Despite our emphasis on owning companies that are growing faster than the market, we have somehow ended up with the lowest P/E ratio of any fund in the IA UK All Companies sector, according to Morningstar. This shouldn’t be happening: by definition, deep-value investors should have cheaper portfolios than us. But here’s the thing: in this sector, there do not appear to be any left. It would seem that value investors experienced so much pain during the post-Global Financial Crisis era that they were either fired or retired. 

SmartGARP UK: Significant value bias to peers

Scatter graph showing SmartGARP UK significant value bias to peers

Source: Morningstar as at 30 April 2025. Trading 12m P/E and P/BV. Peers group is IA UK All Companies NR. 

Aside from having a higher value exposure than everyone else, our tilt is also close to extreme highs compared with our own historical levels. But perhaps ‘extreme’ is the wrong word – in our view it is perfectly rational to skew our portfolio towards value while these stocks look desperately cheap; instead, it is the investors who have paid well over the odds to hold ‘growth’ stocks that are taking an extreme position.

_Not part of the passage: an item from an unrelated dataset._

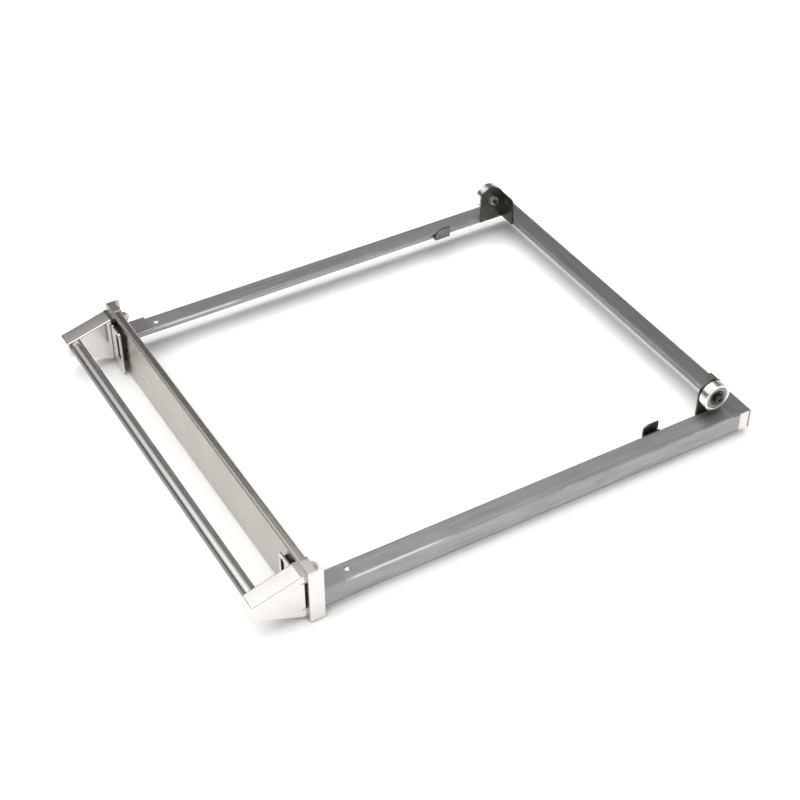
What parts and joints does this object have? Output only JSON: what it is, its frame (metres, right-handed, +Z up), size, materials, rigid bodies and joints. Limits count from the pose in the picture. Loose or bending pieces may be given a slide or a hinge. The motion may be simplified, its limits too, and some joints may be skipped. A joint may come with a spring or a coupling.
{
  "type": "roller drawer frame",
  "caption": "Open rectangular roller drawer frame with steel rails and crossbar, upright front panel, tubular handle between wedge brackets and ball-bearing rollers at the rear corners.",
  "frame": {"origin": "centre of the footprint, on the floor plane under the lowest edge of the front panel", "axes": "+X to the right, +Y from the handle toward the rear rollers, +Z up"},
  "size_m": [0.52, 0.637, 0.0785],
  "materials": {
    "rail_steel": "mill-finish galvanised sheet, drawn streaks",
    "crossbar_steel": "mill-finish galvanised sheet, drawn streaks",
    "bright_tab_steel": "bright finished steel",
    "panel_stainless": "brushed stainless sheet",
    "cap_stainless": "bright stainless sheet",
    "bracket_stainless": "polished stainless sheet",
    "handle_stainless": "polished stainless tube",
    "plug_steel": "turned steel",
    "pad_rubber": "black rubber pad",
    "fastener_zinc": "zinc-plated steel",
    "clip_stainless": "stainless sheet",
    "rivet_aluminium": "aluminium rivet",
    "stop_steel": "plain plated steel",
    "corner_steel": "plain plated steel plate",
    "roller_bright_steel": "bright ground bearing steel",
    "roller_shield_steel": "pressed steel shield",
    "race_steel": "ground bearing steel",
    "ball_steel": "polished bearing balls",
    "cage_steel": "pressed steel cage",
    "axle_zinc": "dark plated steel bolt",
    "spacer_steel": "steel washer"
  },
  "bodies": {
    "frame": {"bracket_bolts": "fastener_zinc", "bracket_nuts": "fastener_zinc", "bracket_pad_left": "pad_rubber", "bracket_pad_right": "pad_rubber", "clip_rivets": "rivet_aluminium", "corner_bracket_left": "corner_steel", "corner_bracket_right": "corner_steel", "corner_rivets": "rivet_aluminium", "crossbar_end_tab_left": "bright_tab_steel", "crossbar_end_tab_right": "bright_tab_steel", "front_clip_left": "clip_stainless", "front_clip_right": "clip_stainless", "front_panel": "panel_stainless", "handle_bracket_left": "bracket_stainless", "handle_bracket_right": "bracket_stainless", "handle_plugs": "plug_steel", "handle_screws": "fastener_zinc", "handle_tube": "handle_stainless", "panel_end_cap_left": "cap_stainless", "panel_end_cap_right": "cap_stainless", "rail_left": "rail_steel", "rail_right": "rail_steel", "rear_crossbar": "crossbar_steel", "roller_bolt_left": "axle_zinc", "roller_bolt_right": "axle_zinc", "roller_inner_race_left": "race_steel", "roller_inner_race_right": "race_steel", "roller_nuts": "fastener_zinc", "roller_spacer_left": "spacer_steel", "roller_spacer_right": "spacer_steel", "stop_rivets": "rivet_aluminium", "stop_tab_left": "stop_steel", "stop_tab_right": "stop_steel"},
    "roller_right": {"roller_rim_right": "roller_bright_steel", "roller_shields_right": "roller_shield_steel"},
    "ball_set_right": {"roller_balls_right": "ball_steel", "roller_cage_right": "cage_steel"},
    "roller_left": {"roller_rim_left": "roller_bright_steel", "roller_shields_left": "roller_shield_steel"},
    "ball_set_left": {"roller_balls_left": "ball_steel", "roller_cage_left": "cage_steel"}
  },
  "joints": [
    {"name": "roller_right_spin", "type": "hinge", "parent": "frame", "child": "roller_right", "pos_m": [0.236, 0.276, 0.061], "axis": [1, 0, 0], "continuous": true},
    {"name": "ball_set_right_spin", "type": "hinge", "parent": "frame", "child": "ball_set_right", "pos_m": [0.236, 0.276, 0.061], "axis": [1, 0, 0], "continuous": true},
    {"name": "roller_left_spin", "type": "hinge", "parent": "frame", "child": "roller_left", "pos_m": [-0.236, 0.276, 0.061], "axis": [1, 0, 0], "continuous": true},
    {"name": "ball_set_left_spin", "type": "hinge", "parent": "frame", "child": "ball_set_left", "pos_m": [-0.236, 0.276, 0.061], "axis": [1, 0, 0], "continuous": true}
  ],
  "couplings": [
    {"joint": "ball_set_right_spin", "follows": "roller_right_spin", "ratio": 0.6217},
    {"joint": "ball_set_left_spin", "follows": "roller_left_spin", "ratio": 0.6217}
  ]
}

While growth-at-any-price strategies worked well during the period of ultra-low interest rates, those days are now over and don’t look as if they are coming back anytime soon. It is time to adjust to the new environment.
 

Classes may have charges or a hedging approach different from those in the IA sector benchmark. Benchmarks: FTSE All-Share Index TR; A widely-used indicator of the performance of the UK stockmarket, in which the fund invests. IA UK All Companies NR; A group of other asset managers’ funds that invest in similar asset types as this fund, collated by the Investment Association. These act as ‘comparator benchmarks’ against which the fund’s performance can be compared. Management of the fund is not restricted by these benchmarks.

 

Investment in a fund concerns the acquisition of units/shares in the fund and not in the underlying assets of the fund.

Reference to specific shares or companies should not be taken as advice or a recommendation to invest in them.